Risk Concentration on an Invisible Player

When a company's balance sheet depends on a single anonymous investor, the governance system has failed before any technical issue arises. Not because the concentration is necessarily fraudulent but because it reveals that the chain of prior decisions did not contemplate contingency scenarios. A mature Board does not announce the success of a placement until the funds are available. A mature Board diversifies its sources of capital sufficiently in advance so that no single actor can delay the operational functioning of the company.

The report indicates that, once received, the funds will materially strengthen the balance sheet and support growth. This implies that, while the payment has not arrived, the balance sheet has a gap. The company continues to operate and, according to available information, maintains its growth momentum. However, operating under that uncertainty for months, with the expectation of a closing that projects quarter after quarter, generates structural pressure that consumes management resources that should be focused on operations.

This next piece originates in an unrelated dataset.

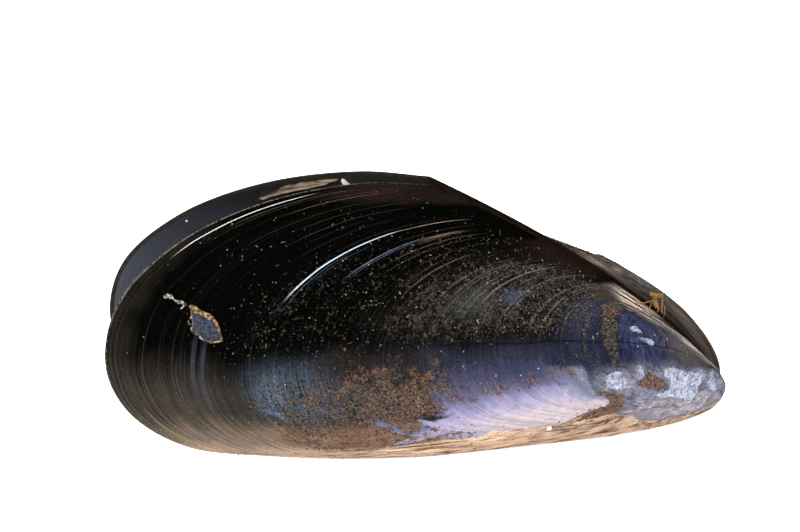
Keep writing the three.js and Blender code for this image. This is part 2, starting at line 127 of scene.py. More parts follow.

From the perspective of organizational architecture, this is when it becomes clear how robust the management team is, independent of the context. Companies that have built horizontal structures, with intermediate levels capable of sustaining operations without the C-Level’s constant focus on extinguishing financial fires, navigate these turbulence without losing pace. Those that centralize critical decisions in few individuals, or that structure their public narrative around milestones that are not yet solid, ultimately pay a higher price: not always on the balance sheet, but certainly in institutional credibility.

Sustainability is Also Measured in the Boardroom

Hofseth BioCare simultaneously publishes its 2025 Sustainability Report. In this context, this gesture takes on additional significance. Corporate sustainability is not limited to the traceability of salmon by-products or metrics for reducing industrial waste. It inevitably extends to how the Board manages uncertainty, protects the confidence of minority shareholders, and designs processes that do not depend on the declared goodwill of an investor who has yet to deposit the funds.

A sustainability report published alongside a note admitting that the main transaction of the year is technically incomplete is not a minor contradiction. It is an invitation to reassess what it means for this organization to build a sustainable business. Durability does not come from the bioactive ingredients of salmon or the premium markets the company targets. It comes from the management team's ability to anticipate vulnerabilities before they become official statements.

The Board that expected to receive 158 million crowns and did not should be auditing not the investor's legal process, but its own decision-making protocol. That internal audit, when conducted rigorously and without institutional ego, is the first step toward governance that does not repeat the same pattern in the next round of capital.

The System that Scales Without Relying on a Single Rescue

What this situation exposes, beyond the particularities of Hofseth BioCare, is a repeating pattern in mid-cap firms with solid business models: the development of the product and value proposition advances faster than the maturity of the governance structure that must support them.

A company can have a clear purpose, differential technology, and growing markets, and still generate such high structural dependence around a single financial decision that any technical delay becomes a variable capable of conditioning the entire quarter. That is the most honest indicator of the actual state of governance: not how much the company grew, but how much it can grow without a single piece of the system—be it an investor, an executive, or a transaction—becoming the bottleneck that paralyzes everything else.

Mature Boards that have reached the structural maturity necessary to compete in long-term markets share an operational characteristic: they have built processes, teams, and protocols so robust that no singular event, however relevant, can suspend the company’s public narrative. That level of resilience is not declared in a sustainability report. It is demonstrated in how uncertainty is managed when funds do not arrive on time. The mandate for any management team with aspirations for longevity is to build that system before needing it, not while waiting for the investor to complete the deposit.